I really enjoyed the bike portion of the race. My legs were a little tired from the stressful biking the day before, but it was so invigorating to race on roads that normally are packed with cars. The course was relatively flat, with a few inclines here and there. I passed a lot of people during the bike, and didn’t have many pass me. That was also because I started in the last heat of the race and the only place to go was forward. I hydrated well on the bike, and took another Gu that I taped to my bike frame. The course was really scenic and I should have enjoyed it more but I was settling into the race mentality and finally lost my jitters. I started to feel like I was pushing too hard on the bike, and that I wouldn’t have anything left for the run, but I kept pushing because it felt good! The 16 miles went by quickly, and I really enjoyed myself. The wind also played a factor in the bike portion; in certain sections of the course it would pound down on you and push you around a little. My legs cried out a little during those moments but I just tucked my head a little more and focused. I saw my family again as I was coming to the end of the bike route, and that put the biggest smile on my face.
This time I didn’t forget that it was a race, and I replaced my bike, changed my shoes and took off. I thankfully remembered to take my helmet off (hallelujah). I took another Gu in transition and some water while I had it.
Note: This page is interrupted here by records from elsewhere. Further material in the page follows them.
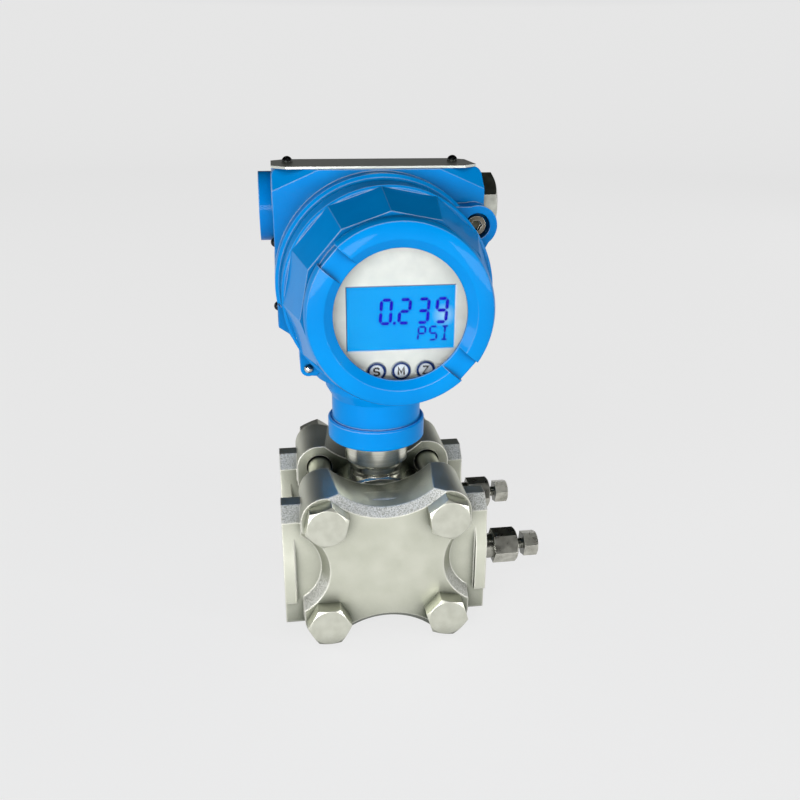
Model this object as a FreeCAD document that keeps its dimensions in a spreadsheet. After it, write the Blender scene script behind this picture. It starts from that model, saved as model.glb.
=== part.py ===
import FreeCAD, Part
import os
import re
import Sketcher
from FreeCAD import Placement, Rotation, Vector

# Differential pressure transmitter.
# Row frame: +Z up along the neck, -Y towards the display, -X out of the process ports.
# The origin is the centre of the four manifold holes, on the process face.
# Every piece is modelled about the neck axis (or the cover axis) and placed from the sheet.

os.makedirs("parts", exist_ok=True)
doc = FreeCAD.newDocument("transmitter")

DIMS = {
    # process flanges
    "neck_x": 46.5, "port_gauge": 54.0, "flange_thick": 29.6, "bolt_dx": 27.0, "bolt_dz": 25.5,
    "lobe_r": 11.0, "bolt_hole_r": 6.25, "scallop_r": 32.0, "scallop_z": 61.0, "bevel": 4.0,
    "scallop_draft": 2.4,
    "side_scallop_r": 19.5, "side_scallop_x": 49.0, "side_draft": 3.7, "side_draft_deep": 5.4,
    "bar_top": 28.6, "bar_low": 30.2, "bar_half_t": 9.4, "bar_slope_z": 6.2, "bar_slope_t": 5.9,
    "bar_edge": 1.0, "pad_half_t": 12.0, "pad_long": 5.2, "pad_low": 17.8, "pad_high": 5.6,
    "pad_slope_top": 14.5,
    "port_r": 5.65, "port_deep": 16.0, "passage_r": 3.0, "passage_x": 14.0,
    "manifold_pitch": 41.3, "manifold_hole_r": 4.95, "manifold_deep": 12.0, "vent_drop": 2.2,
    "recess_r": 21.0, "recess_deep": 2.5, "gasket_r": 26.5, "gasket_thick": 1.2,
    # flange bolts and nuts
    "bolt_r": 5.55, "hex_af": 17.5, "head_high": 7.1, "nut_high": 9.5, "thread_past": 2.7,
    # sensor cell
    "cell_r": 30.0, "cell_edge": 1.0, "diaphragm_r": 20.0, "diaphragm_thick": 0.4, "neck_low_r": 12.7,
    "neck_r": 15.0, "neck_groove_z": 35.3, "neck_groove_deep": 2.4, "stem_r": 12.0,
    "stem_top": 66.0, "running_gap": 0.05, "neck_ring_z": 60.0, "neck_ring_r": 0.9,
    # vent valves
    "seat_neck_r": 5.8, "seat_hex_x": 5.5, "seat_hex_long": 11.4, "seat_hex_af": 14.2,
    "vent_stem_r": 2.5, "vent_knob_x": 20.3, "vent_knob_long": 6.8, "vent_knob_af": 10.7,
    # housing
    "cover_z": 126.6, "barrel_r": 44.0, "barrel_half": 28.5, "barrel_edge": 1.4,
    "box_half_x": 43.5, "box_front": 18.0, "box_back": 20.0, "box_top": 44.6, "box_low": 19.3,
    "box_foot_x": 32.0, "box_foot_z": 28.6, "shoulder_r": 3.0,
    "facet_x": 19.0, "facet_z": 8.2, "facet_y": 9.0,
    "conduit_z": 27.9, "conduit_y": 3.0, "conduit_boss_r": 14.3, "conduit_boss_x": 49.0,
    "conduit_r": 9.25, "conduit_in_x": 16.0, "thread_bore_r": 37.58, "thread_deep": 14.5,
    "chamber_r": 34.5, "wall_front": 10.0, "wall_back": 7.0, "collar_r": 22.6,
    "collar_low": 47.9, "collar_high": 57.9, "neck_blue_r": 20.6, "flare_low": 69.0,
    "flare_r": 23.3, "flare_high": 74.0, "saddle_z": 79.0, "saddle_r": 28.3, "cable_r": 8.0,
    "lug_x": 38.5, "lug_z": 22.9, "lug_r": 8.3, "lug_bore_r": 5.2, "lug_bore_deep": 6.0,
    "lug_in": 12.0, "lug_up": 7.8, "lug_out": 8.2, "lug_drop": 10.7, "lug_root_drop": 14.0,
    "foot_lug_x": 31.8, "foot_lug_z": 35.2, "foot_lug_r": 3.4, "foot_web_top": 7.0, "foot_web_low": 16.8,
    "foot_web_back": 8.0, "foot_web_in": 20.0,
    # covers
    "rim_r": 41.7, "rim_gap": 0.5, "rim_end": 46.0, "facet_front": 70.0, "facet_rim_r": 41.3,
    "facet_tip_r": 35.8, "facet_turn": 4.0, "waist_r": 33.0, "ring_r": 34.5, "ring_back": 72.5,
    "ring_front": 80.0, "ring_round": 3.0, "bezel_r": 27.6, "window_r": 24.3, "bezel_deep": 2.4,
    "lip_back": 76.8, "blank_in_r": 23.6, "bore_r": 30.2,
    "spigot_r": 37.5, "spigot_bore_r": 34.0, "spigot_end": 15.0,
    "seal_groove_in": 38.1, "seal_groove_out": 40.7, "seal_groove_deep": 2.15, "seal_r": 39.4,
    "seal_wire_r": 1.0, "slot_wide": 9.0, "slot_deep": 2.2, "slot_notch": 1.4, "slot_turn": 139.5,
    "rear_rim_end": 41.0, "rear_facet_end": 52.0, "rear_tip_r": 38.5, "rear_end": 57.0,
    "rear_face_r": 36.5, "rear_floor": 51.0,
    # window and display
    "gasket_wall": 0.4, "glass_r": 30.0, "glass_thick": 4.0, "snap_in_r": 28.7, "snap_out_r": 30.9,
    "snap_thick": 1.2, "snap_back": 71.2, "plate_r": 28.2, "plate_front": 71.6, "plate_thick": 1.0,
    "module_r": 28.0, "module_wall": 1.6, "module_face": 6.0, "module_back": 14.0, "module_flange_r": 33.4,
    "module_flange_thick": 2.0, "display_x": 1.0, "lcd_wide": 39.5, "lcd_high": 23.6,
    "lcd_z": -2.6, "lcd_sink": 0.25, "lcd_thick": 2.2, "key_pitch": 9.2, "key_z": -22.6,
    "key_r": 3.5, "key_gap": 0.25, "key_proud": 0.3, "key_long": 2.4, "key_well": 4.0,
    "board_r": 33.4, "board_thick": 1.6, "stud_r": 30.8, "small_head_r": 2.0,
    "small_head_high": 1.8, "small_shank_r": 1.25, "small_hole_deep": 5.5, "small_shank_long": 4.0,
    "boss_r": 3.0, "board_long": 8.5, "earth_long": 2.5,
    # terminals
    "block_half_x": 22.0, "block_deep": 13.0, "block_low": -12.0, "block_high": 12.0,
    "terminal_pitch": 10.5, "terminal_head_r": 3.0, "terminal_head_high": 2.2, "rib_thick": 1.6,
    "rib_high": 4.0, "ground_drop": 24.0,
    # plate, plug and small screws
    "tag_long": 85.0, "tag_wide": 34.5, "tag_thick": 1.0, "tag_x": -1.0, "tag_y": 1.5,
    "tag_corner": 6.0, "tag_screw_dx": 35.6, "tag_screw_y": 6.0, "tag_head_r": 2.3,
    "tag_head_high": 2.4, "plug_af": 23.0, "plug_head": 8.5, "plug_long": 14.0,
    "side_screw_top": 14.0, "side_screw_low": -13.6, "side_screw_y": -6.0,
    "side_head_r": 2.0, "side_head_high": 1.5,
    "lock_head_r": 3.9, "lock_head_high": 4.4, "lock_shank_r": 2.45, "lock_long": 9.0,
    "socket_af": 4.0, "socket_deep": 2.4, "grub_r": 2.5, "grub_long": 9.0,
}

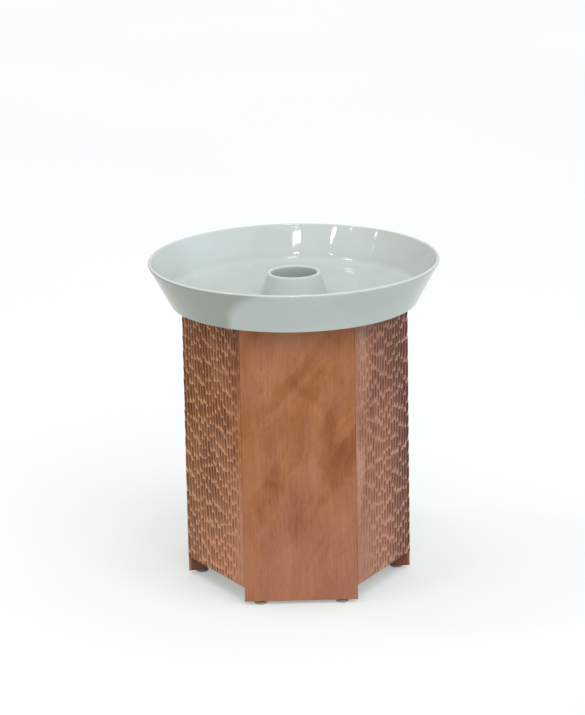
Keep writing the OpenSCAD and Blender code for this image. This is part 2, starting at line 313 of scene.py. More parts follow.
def board_wood(name, turn, seed, tones, cut=False, sap_edge=None, far_side=0, far_shade=0.0):
    """Oiled red-brown hardwood of one board: soft cathedral figure, fibres and open pores.

    turn brings the board's outer face to the front, where x runs across it and z along the
    grain. The rings are cylinders about a leaning pith line behind the board. sap_edge is
    where the paler wood of the left edge gives way, if there is any. Carved boards take
    painted shade, up to far_shade, towards the side named by far_side, and painted light
    from the floor turns them to the rose tone downwards.
    """
    pale, mid, deep, rose, line, fresh_and_lit = tones
    s = Shader(name, roughness=0.45, specular=0.14 if cut else 0.24)
    offset = 3.7 * seed
    board = s.stretched(s.place, (1, 1, 1), turn=-turn)
    x, y, z = s.split(board)
    # distance from the wandering pith, and broad bands of colour that follow the rings
    drift = s.noise(s.stretched(board, (5.5, 5.5, 2.6), shift=(offset, 0, seed)), detail=3.0, roughness=0.5)
    wander = s.noise(s.stretched(board, (24, 24, 4.0), shift=(0, offset, 0)), detail=3.0)
    across = s.math("SUBTRACT", x, PITH_X)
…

The post-bike legs hit me hard for the first half a mile of the run. I was shuffling here and there, but I felt like I was running a lot quicker than I actually was. The amount of effort it took to keep running was different from my brick workouts during training. I’m not sure if it was just the race day jitters or because I really pushed it on the run, but I struggled. After the first half a mile though, I finally loosened up and hit my stride (hah). I saw my family around mile 2.75, and they cheered me on as I took what energy I had left and crushed it through the finish line. I was so excited to have finished my first triathlon! The joy and endorphin high from competing had me in the best mood for days after.
And now, after I drug myself out of my post race slump, I’m looking to do my next one!